Thursday, January 9, 2014

best big sis

one day my mom called me up specifically to tell me "hey you know when you were little you were an F.O.B. i mean you really spoke chinese and talked like one. you even sang like one." and yes, she sounded out "eff oh be" phonetically, spoken like a true fob (even though she came here when she was seven). she'd been watching old videos from our (brother Jerome, who's real name is Jeremy but i like calling him that for no reason whatsoever) childhood to find good footage for Jerome's wedding. i replied with a "yes, i knooow. chinese is all i spoke supposedly for the first few years of life...you don't remember? then preschool happened and all of a sudden chinese was a thing of the past?"

less than a week later i get a message on my phone from my brother with a few video clips on them and a text saying "c'mon! mom even switched camera angles!" at this point excitement ensued because i knew that with a response like that it couldn't be anything short of hysterical.

but before i let you into a vision of my past, let me preface these videos.....

once upon a time after 10 1/2 months of glorious solitude my brother was born and rained on my awesome parade. i'm going to guess that from that moment on i had revenge on my mind and it came in the form of physically demolishing him. can you blame me? he prematurely cut The Regina Show off and entered the world all adorable and annoying. i don't actually recall any of these occurrences but i'm so very happy that they've been recorded because they've provided a ton of laughter for me. i can't say that Jerome is too fond of them but he'll survive. if anything you can consider it an act of character building at it's best.


my favorite part of this video isn't that my mom is very verrrrry lightly saying "regina don't push your brother" or "say sorry to you brother," or even that she got up to switch camera angles for a better shot. my favorite part is what a raging bitch i was pointing that finger up in the air angrily saying whatever it is i was feeling (so far nobody who speaks cantonese can tell me what it is i actually was huffing and puffing about). my mom was right. i was a total assholish F.O.B.

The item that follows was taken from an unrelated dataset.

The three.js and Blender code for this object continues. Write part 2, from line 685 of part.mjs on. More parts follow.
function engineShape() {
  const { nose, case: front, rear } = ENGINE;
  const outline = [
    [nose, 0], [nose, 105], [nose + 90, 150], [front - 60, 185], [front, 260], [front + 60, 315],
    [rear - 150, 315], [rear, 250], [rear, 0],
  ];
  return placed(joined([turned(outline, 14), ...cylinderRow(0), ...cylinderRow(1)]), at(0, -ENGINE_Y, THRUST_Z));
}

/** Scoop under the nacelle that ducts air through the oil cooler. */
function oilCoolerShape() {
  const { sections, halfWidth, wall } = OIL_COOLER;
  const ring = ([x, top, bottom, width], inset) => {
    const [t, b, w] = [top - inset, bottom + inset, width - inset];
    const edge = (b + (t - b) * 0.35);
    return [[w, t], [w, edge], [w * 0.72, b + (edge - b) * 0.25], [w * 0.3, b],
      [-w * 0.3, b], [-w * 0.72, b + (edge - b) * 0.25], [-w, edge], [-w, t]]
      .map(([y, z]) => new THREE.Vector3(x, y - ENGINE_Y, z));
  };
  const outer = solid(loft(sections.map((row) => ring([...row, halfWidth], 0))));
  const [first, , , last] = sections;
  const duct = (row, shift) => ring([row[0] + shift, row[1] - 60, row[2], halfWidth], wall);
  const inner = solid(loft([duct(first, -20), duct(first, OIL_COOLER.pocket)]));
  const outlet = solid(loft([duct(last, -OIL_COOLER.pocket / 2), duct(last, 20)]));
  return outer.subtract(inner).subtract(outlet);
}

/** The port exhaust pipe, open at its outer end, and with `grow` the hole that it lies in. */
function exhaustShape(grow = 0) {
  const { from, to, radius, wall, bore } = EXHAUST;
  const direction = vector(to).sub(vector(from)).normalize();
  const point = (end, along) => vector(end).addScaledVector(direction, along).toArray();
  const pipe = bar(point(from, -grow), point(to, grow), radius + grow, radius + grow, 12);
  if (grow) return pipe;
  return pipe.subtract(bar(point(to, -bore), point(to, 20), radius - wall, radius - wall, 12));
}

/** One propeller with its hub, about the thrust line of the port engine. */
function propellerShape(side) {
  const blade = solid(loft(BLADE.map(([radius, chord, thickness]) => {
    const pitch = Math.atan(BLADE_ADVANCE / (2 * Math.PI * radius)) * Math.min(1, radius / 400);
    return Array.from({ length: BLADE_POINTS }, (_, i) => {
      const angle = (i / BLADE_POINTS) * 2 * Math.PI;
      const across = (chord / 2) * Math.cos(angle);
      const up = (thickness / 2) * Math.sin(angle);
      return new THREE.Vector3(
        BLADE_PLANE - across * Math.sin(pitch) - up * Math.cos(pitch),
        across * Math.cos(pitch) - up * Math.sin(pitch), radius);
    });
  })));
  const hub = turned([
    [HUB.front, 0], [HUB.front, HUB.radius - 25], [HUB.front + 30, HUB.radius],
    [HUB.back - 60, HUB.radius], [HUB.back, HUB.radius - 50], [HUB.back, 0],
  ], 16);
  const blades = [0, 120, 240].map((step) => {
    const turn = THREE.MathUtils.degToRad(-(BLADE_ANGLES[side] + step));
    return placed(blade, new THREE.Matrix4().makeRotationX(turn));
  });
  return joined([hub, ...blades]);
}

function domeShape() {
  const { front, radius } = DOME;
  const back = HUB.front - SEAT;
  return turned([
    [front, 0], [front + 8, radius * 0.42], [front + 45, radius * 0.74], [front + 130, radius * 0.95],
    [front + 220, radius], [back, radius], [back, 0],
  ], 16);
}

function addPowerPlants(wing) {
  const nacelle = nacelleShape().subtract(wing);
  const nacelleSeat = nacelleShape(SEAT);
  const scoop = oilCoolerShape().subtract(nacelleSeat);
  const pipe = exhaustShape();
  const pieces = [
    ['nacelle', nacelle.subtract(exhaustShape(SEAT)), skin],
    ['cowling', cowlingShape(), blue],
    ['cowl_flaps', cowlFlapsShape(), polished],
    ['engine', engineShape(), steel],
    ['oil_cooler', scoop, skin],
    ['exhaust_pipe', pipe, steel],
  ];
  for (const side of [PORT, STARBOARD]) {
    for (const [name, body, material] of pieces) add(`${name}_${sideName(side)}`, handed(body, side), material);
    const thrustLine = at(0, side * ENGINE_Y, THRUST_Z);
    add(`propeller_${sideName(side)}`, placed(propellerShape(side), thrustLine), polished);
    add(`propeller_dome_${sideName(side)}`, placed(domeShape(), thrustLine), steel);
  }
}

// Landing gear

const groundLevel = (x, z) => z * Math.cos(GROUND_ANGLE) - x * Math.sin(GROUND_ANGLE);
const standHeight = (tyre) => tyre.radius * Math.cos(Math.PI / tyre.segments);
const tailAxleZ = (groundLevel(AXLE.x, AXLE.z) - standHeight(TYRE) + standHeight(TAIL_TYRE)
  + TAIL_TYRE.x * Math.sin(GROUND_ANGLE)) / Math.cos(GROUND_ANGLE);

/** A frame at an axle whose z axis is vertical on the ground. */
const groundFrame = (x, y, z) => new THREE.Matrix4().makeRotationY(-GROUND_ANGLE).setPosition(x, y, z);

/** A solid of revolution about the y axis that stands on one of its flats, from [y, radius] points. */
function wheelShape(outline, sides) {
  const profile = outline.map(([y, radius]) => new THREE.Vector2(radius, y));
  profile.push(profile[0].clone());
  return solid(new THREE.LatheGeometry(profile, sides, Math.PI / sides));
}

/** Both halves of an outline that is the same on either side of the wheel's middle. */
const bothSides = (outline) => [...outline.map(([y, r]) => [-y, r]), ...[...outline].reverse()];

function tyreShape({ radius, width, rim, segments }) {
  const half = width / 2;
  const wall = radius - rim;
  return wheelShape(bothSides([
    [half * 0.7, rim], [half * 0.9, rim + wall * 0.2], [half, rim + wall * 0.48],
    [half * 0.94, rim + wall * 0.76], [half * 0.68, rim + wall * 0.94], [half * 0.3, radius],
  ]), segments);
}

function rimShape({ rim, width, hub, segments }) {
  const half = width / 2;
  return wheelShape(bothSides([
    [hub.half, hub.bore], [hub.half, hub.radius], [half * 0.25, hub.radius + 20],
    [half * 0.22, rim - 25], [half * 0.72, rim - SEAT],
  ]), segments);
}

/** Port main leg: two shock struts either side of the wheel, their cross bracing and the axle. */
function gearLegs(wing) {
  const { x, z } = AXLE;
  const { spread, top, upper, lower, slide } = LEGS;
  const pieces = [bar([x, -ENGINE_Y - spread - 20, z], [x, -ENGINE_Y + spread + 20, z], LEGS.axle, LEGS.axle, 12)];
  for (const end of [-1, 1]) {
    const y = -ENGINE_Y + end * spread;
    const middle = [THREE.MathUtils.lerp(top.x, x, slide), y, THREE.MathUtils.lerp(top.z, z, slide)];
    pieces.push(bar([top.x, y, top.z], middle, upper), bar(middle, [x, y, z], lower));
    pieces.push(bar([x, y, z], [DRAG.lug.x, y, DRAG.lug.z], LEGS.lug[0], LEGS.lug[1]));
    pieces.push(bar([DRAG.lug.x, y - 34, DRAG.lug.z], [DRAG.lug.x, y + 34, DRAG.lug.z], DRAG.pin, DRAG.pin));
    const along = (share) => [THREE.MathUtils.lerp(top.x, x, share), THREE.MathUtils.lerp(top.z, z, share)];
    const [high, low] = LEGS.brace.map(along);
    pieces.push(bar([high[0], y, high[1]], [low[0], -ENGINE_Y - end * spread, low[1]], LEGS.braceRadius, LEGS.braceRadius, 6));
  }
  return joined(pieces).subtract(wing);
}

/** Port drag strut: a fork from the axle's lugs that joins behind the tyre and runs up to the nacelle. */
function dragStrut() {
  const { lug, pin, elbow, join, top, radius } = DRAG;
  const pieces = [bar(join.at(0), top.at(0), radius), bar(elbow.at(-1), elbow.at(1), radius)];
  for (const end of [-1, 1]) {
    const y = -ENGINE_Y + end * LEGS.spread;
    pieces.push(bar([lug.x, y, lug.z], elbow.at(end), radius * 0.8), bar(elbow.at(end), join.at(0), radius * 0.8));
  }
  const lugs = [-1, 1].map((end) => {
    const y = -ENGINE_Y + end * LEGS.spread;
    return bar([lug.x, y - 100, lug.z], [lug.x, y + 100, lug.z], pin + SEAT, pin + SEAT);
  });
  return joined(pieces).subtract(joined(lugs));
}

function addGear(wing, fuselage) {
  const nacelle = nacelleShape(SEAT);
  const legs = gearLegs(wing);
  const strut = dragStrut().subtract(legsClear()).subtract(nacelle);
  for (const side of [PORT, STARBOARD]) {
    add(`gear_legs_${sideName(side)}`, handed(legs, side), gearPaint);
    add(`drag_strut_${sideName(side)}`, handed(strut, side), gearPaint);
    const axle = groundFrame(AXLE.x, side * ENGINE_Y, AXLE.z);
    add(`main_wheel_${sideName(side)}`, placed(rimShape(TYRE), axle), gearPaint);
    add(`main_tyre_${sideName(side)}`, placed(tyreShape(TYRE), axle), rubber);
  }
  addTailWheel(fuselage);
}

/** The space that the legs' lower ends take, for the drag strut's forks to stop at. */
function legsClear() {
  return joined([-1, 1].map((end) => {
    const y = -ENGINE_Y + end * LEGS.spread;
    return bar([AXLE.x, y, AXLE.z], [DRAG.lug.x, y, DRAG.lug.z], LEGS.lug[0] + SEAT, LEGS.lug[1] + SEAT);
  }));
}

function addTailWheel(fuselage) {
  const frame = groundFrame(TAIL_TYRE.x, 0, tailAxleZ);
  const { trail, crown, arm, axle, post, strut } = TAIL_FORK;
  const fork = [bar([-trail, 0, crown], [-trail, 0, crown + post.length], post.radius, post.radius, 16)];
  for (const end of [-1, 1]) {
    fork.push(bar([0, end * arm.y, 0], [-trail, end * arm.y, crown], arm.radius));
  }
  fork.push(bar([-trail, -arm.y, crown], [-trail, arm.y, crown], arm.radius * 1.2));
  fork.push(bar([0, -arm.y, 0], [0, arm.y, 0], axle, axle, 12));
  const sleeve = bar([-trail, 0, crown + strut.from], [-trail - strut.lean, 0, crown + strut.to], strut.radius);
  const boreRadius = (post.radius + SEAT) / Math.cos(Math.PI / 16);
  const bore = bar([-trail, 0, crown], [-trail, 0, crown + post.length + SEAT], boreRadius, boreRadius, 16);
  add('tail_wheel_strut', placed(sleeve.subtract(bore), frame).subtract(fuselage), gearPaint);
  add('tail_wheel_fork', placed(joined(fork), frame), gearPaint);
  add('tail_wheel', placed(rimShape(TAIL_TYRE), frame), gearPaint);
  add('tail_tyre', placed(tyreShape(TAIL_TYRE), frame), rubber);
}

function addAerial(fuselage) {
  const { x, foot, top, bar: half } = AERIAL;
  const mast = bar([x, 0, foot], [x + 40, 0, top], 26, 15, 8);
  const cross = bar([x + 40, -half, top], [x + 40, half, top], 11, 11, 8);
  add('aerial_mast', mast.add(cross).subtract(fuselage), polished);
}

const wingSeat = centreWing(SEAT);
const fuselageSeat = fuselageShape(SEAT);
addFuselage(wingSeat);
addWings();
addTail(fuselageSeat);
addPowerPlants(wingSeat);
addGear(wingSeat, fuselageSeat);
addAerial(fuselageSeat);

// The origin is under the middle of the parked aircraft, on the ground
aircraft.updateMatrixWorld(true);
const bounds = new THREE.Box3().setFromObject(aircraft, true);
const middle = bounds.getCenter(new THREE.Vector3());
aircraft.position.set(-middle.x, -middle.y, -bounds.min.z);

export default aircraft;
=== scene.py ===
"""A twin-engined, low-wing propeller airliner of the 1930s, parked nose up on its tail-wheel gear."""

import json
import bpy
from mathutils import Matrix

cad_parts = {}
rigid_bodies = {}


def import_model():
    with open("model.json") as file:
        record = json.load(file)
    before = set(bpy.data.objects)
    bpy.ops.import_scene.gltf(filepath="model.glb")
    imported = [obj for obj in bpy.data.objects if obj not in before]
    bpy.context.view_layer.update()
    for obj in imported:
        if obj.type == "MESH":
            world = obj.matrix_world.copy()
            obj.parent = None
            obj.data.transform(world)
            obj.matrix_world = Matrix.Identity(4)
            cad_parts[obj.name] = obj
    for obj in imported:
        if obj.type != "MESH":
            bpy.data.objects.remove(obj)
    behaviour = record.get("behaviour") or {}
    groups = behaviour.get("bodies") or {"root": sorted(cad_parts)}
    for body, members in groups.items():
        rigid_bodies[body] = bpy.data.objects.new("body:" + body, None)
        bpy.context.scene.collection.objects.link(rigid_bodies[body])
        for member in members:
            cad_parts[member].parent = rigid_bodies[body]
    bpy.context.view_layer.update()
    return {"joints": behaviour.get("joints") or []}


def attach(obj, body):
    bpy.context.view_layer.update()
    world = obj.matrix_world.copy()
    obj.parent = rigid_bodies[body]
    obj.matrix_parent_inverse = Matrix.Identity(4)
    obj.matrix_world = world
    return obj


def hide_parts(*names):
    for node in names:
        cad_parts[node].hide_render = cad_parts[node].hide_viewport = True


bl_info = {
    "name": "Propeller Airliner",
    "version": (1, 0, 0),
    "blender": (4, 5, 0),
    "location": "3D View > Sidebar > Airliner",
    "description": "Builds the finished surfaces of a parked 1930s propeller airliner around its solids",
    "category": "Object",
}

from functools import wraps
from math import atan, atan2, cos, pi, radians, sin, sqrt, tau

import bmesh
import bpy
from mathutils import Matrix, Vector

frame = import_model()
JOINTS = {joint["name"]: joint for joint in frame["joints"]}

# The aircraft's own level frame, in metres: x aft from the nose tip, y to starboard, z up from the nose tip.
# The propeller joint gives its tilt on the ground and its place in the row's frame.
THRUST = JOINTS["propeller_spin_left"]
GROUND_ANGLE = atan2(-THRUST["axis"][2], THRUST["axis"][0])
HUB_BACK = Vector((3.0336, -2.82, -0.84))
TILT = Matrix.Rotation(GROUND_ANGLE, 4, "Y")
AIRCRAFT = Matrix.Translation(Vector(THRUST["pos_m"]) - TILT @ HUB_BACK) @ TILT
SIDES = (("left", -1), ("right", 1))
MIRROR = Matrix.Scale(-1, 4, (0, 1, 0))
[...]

bonus footage! guitar slams on Jerome's dome! it's no wonder why we were never really close when we were younger. probably because he's a thunder stealer. good thing he turned out to be mildly way awesome as an adult.


Wednesday, January 1, 2014

dear Reg...

dear Reg,

what a weird year for you, huh? this year was sort of like a roller coaster. the first thing you do is start the climb and before you know it you're at the top. this is the exciting and fun part. then suddenly you find yourself in a fast decline where you're unsure, worried and vulnerable. but eventually the speed and scariness slows down and tapers off to a place where you find your balance again and can gather yourself before hopping off the ride. thank god you've finally ended the roller coaster and are ready for the next ride. what a long, exhausting year for you.

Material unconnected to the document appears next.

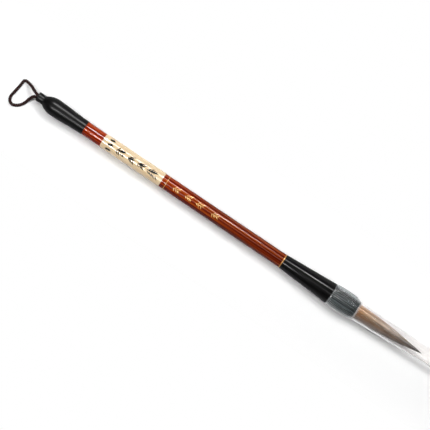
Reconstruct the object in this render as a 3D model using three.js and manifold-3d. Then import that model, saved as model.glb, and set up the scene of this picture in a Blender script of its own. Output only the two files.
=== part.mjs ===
// A calligraphy brush with its clear cap on, lying on a table with its axis along +X.
// The hair points to +X and the hanging loop lies towards -X. Units are millimetres, +Z is up,
// and the origin is under the middle of the brush, on the table.
import * as THREE from "three";
import { mergeVertices } from "three/addons/utils/BufferGeometryUtils.js";
import Module from "manifold-3d";

const wasm = await Module();
wasm.setup();

// ---- Driving dimensions ----

const SEGMENTS = 44; // facets round a turned piece
const HIDDEN_SEGMENTS = 22; // facets round a piece that nothing shows
const FIT = 0.05; // radial clearance of glued and pressed pieces
const SOFT_GAP = 0.3; // clearance round hair, thread and cord

// Hanger plug, where the cord comes out of the tail
const PLUG_RADIUS = 2.84;
const PLUG_LENGTH = 4.6; // the part that shows
const PLUG_CHAMFER = 0.55;
const PLUG_STEM_RADIUS = 2.45;
const PLUG_STEM_LENGTH = 5.4; // the part inside the bulb
const PLUG_BORE_RADIUS = 2.0;

// Cord: one piece, both ends knotted inside the bulb
const CORD_DIAMETER = 1.7;
const CORD_SIDES = 8;
const CORD_STEPS = 66;
const CORD_TURN = 38; // degrees that the two strands in the bore are turned from one above the other
const KNOT_RADIUS = 2.15;
const KNOT_LENGTH = 5;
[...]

you started the year off falling rapidly in love. it was awesome and everything you could ask for. you thought it was a sure thing and damn did it feel pretty fucking real...but then it wasn't. and as quickly as it began, it just as suddenly ended. it taught you that you should never be too sure of yourself. a solid lesson in humility and vulnerability. that was not a fun time. you never can anticipate dark moments and when they come with no warning, they are that much harder to crawl out of. but you leaned on many shoulders and welcomed warm words. you allowed your human side to make it's grande entrance, strengthening already sturdy friendships and infinitely increasing bonds. for that, you can't argue that nothing positive came out of that experience and life lesson.

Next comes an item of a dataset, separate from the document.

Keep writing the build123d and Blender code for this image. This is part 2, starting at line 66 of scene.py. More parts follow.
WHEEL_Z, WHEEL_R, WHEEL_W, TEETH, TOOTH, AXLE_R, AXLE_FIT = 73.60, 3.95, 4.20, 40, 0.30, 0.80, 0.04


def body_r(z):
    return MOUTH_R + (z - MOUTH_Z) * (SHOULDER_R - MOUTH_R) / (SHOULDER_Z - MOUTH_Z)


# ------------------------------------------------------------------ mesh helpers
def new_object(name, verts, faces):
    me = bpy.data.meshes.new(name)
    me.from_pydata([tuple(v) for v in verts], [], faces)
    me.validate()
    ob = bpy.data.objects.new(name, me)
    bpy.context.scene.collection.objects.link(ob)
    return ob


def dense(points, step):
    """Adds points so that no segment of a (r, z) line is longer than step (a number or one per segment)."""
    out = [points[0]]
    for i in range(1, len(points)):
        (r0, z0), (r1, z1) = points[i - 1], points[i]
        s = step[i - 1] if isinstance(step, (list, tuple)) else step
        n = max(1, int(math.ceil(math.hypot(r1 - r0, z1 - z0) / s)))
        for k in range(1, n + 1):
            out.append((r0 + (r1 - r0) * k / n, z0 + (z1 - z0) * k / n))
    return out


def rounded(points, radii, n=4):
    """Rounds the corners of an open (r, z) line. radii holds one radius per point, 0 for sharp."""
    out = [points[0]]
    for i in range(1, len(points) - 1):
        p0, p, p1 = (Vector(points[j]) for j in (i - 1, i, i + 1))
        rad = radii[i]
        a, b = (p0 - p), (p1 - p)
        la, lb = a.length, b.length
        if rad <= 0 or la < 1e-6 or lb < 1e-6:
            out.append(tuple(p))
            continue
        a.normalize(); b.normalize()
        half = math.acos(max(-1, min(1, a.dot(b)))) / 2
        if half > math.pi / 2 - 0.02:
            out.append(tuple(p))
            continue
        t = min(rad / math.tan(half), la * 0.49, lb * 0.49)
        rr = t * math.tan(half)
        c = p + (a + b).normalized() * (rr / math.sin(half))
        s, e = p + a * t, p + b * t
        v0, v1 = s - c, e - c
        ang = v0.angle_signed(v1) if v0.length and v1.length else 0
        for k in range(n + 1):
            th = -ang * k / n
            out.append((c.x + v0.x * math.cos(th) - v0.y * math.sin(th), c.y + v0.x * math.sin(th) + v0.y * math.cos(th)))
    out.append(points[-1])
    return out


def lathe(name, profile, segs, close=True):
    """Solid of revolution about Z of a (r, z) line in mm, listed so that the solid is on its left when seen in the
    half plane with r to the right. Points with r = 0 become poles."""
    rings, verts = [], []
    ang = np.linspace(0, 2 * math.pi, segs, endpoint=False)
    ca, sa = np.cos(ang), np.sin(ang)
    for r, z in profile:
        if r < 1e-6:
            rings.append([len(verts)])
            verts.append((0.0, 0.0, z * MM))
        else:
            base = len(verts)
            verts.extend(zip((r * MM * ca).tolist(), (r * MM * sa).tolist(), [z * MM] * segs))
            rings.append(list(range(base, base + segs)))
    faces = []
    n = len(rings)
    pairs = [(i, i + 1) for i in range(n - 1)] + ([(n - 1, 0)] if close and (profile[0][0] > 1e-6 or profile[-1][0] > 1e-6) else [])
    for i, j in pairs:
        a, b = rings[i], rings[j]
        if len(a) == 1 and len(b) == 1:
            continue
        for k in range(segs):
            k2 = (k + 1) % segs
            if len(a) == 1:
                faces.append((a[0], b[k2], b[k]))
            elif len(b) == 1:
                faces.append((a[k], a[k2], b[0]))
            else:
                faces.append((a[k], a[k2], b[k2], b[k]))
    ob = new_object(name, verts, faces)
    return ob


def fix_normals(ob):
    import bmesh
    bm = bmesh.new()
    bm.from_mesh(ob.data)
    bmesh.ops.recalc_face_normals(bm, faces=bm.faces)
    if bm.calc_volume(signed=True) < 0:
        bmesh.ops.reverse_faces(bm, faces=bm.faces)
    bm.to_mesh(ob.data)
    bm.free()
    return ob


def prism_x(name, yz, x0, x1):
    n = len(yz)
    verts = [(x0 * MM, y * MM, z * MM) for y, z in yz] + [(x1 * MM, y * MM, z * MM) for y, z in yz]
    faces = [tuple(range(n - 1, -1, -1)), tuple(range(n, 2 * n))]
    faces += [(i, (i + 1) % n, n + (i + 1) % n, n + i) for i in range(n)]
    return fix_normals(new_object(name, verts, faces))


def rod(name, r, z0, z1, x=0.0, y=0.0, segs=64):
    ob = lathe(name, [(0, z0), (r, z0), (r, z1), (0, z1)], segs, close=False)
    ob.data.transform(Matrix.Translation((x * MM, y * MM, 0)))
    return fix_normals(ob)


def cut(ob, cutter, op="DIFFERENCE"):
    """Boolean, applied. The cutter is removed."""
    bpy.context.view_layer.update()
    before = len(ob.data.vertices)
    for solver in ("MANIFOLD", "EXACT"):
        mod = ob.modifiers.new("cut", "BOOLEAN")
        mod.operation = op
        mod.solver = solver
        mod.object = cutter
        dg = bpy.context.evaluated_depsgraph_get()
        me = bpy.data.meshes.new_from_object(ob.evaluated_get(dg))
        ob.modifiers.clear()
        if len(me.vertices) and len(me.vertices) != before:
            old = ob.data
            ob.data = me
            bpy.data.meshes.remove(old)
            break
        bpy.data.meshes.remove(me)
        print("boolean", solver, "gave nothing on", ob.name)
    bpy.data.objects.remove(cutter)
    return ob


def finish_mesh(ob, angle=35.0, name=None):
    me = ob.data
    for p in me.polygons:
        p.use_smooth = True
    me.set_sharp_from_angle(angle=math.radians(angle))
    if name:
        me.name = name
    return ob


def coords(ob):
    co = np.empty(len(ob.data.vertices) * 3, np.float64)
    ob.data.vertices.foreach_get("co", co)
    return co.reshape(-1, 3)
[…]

in the interim back into feeling like yourself again, you did some cool things though. high fives to you for remaining awesome and not letting feeling shitty allow yourself to forget about the important things in life such as your friends, family and experiencing all the good things life has to offer. you kick a lot of ass for that, y'know. you celebrated love at Eva and Jared's wedding and also went to Hawaii for Augs and Zye's wedding. the first few days in Hawaii were spent by yourself until people arrived for wedding festivities, which was a great experience. you learn a lot about yourself when you're flying solo. you also swam with sharks! well...sorta. you cage dived with sharks, which is still pretty damn awesome and one of the best things you've ever done. towards the end of the year you checked one off the list by going on safari in Kenya. it started off semi-bold as your intention was to go by yourself, isolated from the comforts of friends and communication by phone/internet but you made fast friends with some cool people right off the bat so that went out the window. what a crazy amazing trip that was, huh? a completely different world than any you've already experienced. on your way back you got to spend some quality time with one of your oldest friends in New York. there, you finally got to complete your goal of dining at all of the Thomas Keller restaurants with a delectable meal at Per Se.

but let's not forget about some great moments earlier in the year too. after five long years you and The Divas revisited San Diego for a weekend of laughs and memories. it's never not a fun time with those girls. oh and how about the end of prop 8 and DOMA? about time, California! and a step in the right direction, America! and we can't recap a whole year without the mention of our annual Flag Day feast. this year it was at Saison and it was worth every pretty little penny for a spectacular Flag Day #5.

so it's the end of a quite emotional year. you're ready for 2014 to bring on whatever it has in store for you. whatever that may be, you will never lose sight of those that matter to you. your friends and family are your everything and it was important for you to show them that because at the end of the day you'll only be remembered for what type of person you were, not what you've accomplished. you turned thirty and took that as an opportunity to treat your favorite people to a night of delicious eats, libations and laughter. to thank them for their friendship and to say "thanks for being the shit." let's call it a celebration of friendship, hmm? it was an awesome last hurrah to 2013.

but to be honest, Twenty Thirteen, i'm done with you. 2014 is here and i can't wait to open my eyes to a new day year. let's see what comes of my first year out of the 20's and into the early(!) 30's!

it's you and me, Kid. keep rockin' life!